Gracie Abrams - Good Riddance Music Album Reviews

Gracie Abrams - Good Riddance Music Album Reviews
The artist’s full-length debut is an honest step forward, but emotional vulnerability can’t save it from the clichés of confessional songwriting.

Gracie Abrams is a two-fold industry baby: Her father is Star Wars director and Lost co-creator J.J. Abrams, and her mothers are Taylor Swift and Phoebe Bridgers. The artist’s 2020 debut EP minor is a collection of diaristic tracks with ashen vocals, recalling her predecessors’ heartfelt divulgence. Although it inspired Olivia Rodrigo’s breakout song and has amassed nearly 300 million streams on Spotify, the EP is underdeveloped, with simple production and promising (but sometimes cliché) confessional writing. Her debut full-length Good Riddance dives deeper into personal accountability and sincere reflection on the fallout of complex relationships, revealing more of Abrams than ever before. But with melodic repetition and unadventurous production, the record is often stagnant, leaving you wishing for a more sophisticated, compelling take on whisperpop.
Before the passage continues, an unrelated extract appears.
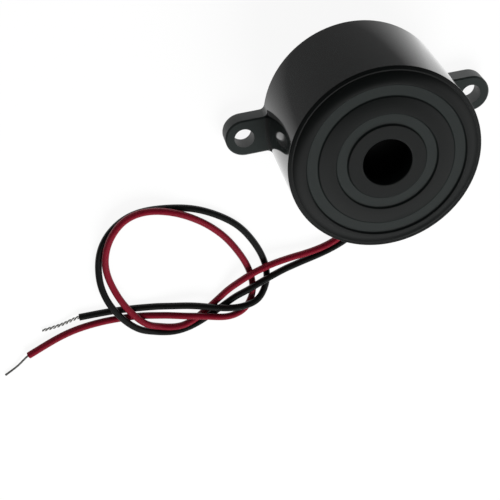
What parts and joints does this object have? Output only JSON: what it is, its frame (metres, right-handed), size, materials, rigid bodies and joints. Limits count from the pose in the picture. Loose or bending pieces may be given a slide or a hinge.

Abrams’ creative relationship with producer and co-writer Aaron Dessner is central to Good Riddance. While the two collaborated on a few songs for her 2021 EP This Is What It Feels Like, Abrams described their dynamic on this record as “a very tiny bubble, which felt like such a safe space to work through what I needed to process in these songs.” This comfort is palpable across the record: There are moments that display an admirable capacity for self-interrogation (“Used to lie to your face 20 times in a day/It was my little strange addiction” on “Best”), even if others feel like a middle school lesson on writing a metaphor (“I’m your ghost right now/Your house is haunted”; “I’m a rollercoaster/You’re a dead-end street” on “I know it won’t work” and “Full machine,” respectively).

The duo’s work remains mostly inside the box here. Taylor Swift’s recent collaborations with Dessner put her songwriting skills on full display, while adding newfound subtlety to her work, like the understated 5/4 discomfort of “tolerate it” and the unexpected stomp beat of “closure.” Knowing what he’s capable of inspiring, his input feels muted on Good Riddance. What he does offer is delicate acoustic guitars, pastel percussion, and the occasional unique embellishment. Abrams’ vocals are soothing and hazy, but their whispered quality risks being static. Repetitive, few-note melodies make this problem especially apparent; on tracks like “The blue” and “Best,” Abrams’ vocal performance sometimes lacks the energy needed to keep the songs engaging. You want her to wander somewhere unpredictable—to do something that would make these ostensibly intimate moments more special.

Some songs on Good Riddance don’t deliver on their promise of vulnerability, a frustrating truth considering the abundance of literary lyrics here. “Where do we go now?” tackles a failing relationship at a crossroads; in each verse, Abrams succinctly captures the guilt and confusion that comes with romantic uncertainty. But the relentless, B-flat synth pulse and the constant repetition of the question in the song’s title quickly force the song into tedium. With each hook, the production expands bit by bit, but every time it draws back, the track’s valuable momentum diminishes. Maybe this is the point; the song is, after all, about not knowing where to go. But just because it might be intentional doesn’t mean it works. If it doesn’t feel like it’s going anywhere...it doesn’t feel like it’s going anywhere.

Undeniably, there are tracks on Good Riddance that show Abrams’ and Dessner’s ability to tap into something especially profound. “Amelie” is bewitching, capturing a sense of aching beauty that stands out amongst the album’s more passive moments. Against a simple, finger-picked acoustic guitar and foggy piano notes, Abrams’ voice breaks with a post-cry elegance; recorded in just one take, she sings, “I met a girl once/She sorta ripped me open…Why’d it feel louder/When all of it went unspoken/All I can do is hope that this’ll go away.” The song is a misty balance of the universal and the personal, leaving one commenter on Abrams’ Instagram announcement to ask earnestly, “Okay but does anyone know what this song’s about?” To dip so eloquently into one’s psychic interiors—only to pull away from the last few details—resembles the sense of longing Abrams identifies in herself. In this context, “Amelie” could be anyone: a past lover, a lost childhood friend, an alter ego.

Good Riddance is, in a word, nice. But there are plenty of other diaristic artists, ones whose music displays a certain sense of individuality: Consider Mitski’s poetic disaffection, Rodrigo’s playful angst, or Bridgers’ acute melancholy. Abrams’ writing is honest and personal, offering moments of clear, quiet charm. Writing with emotional transparency is only one part of the equation, especially given the ubiquity of “sad girl” songs these days. As of now, it’s a bit difficult to see what sets Abrams apart from the rest.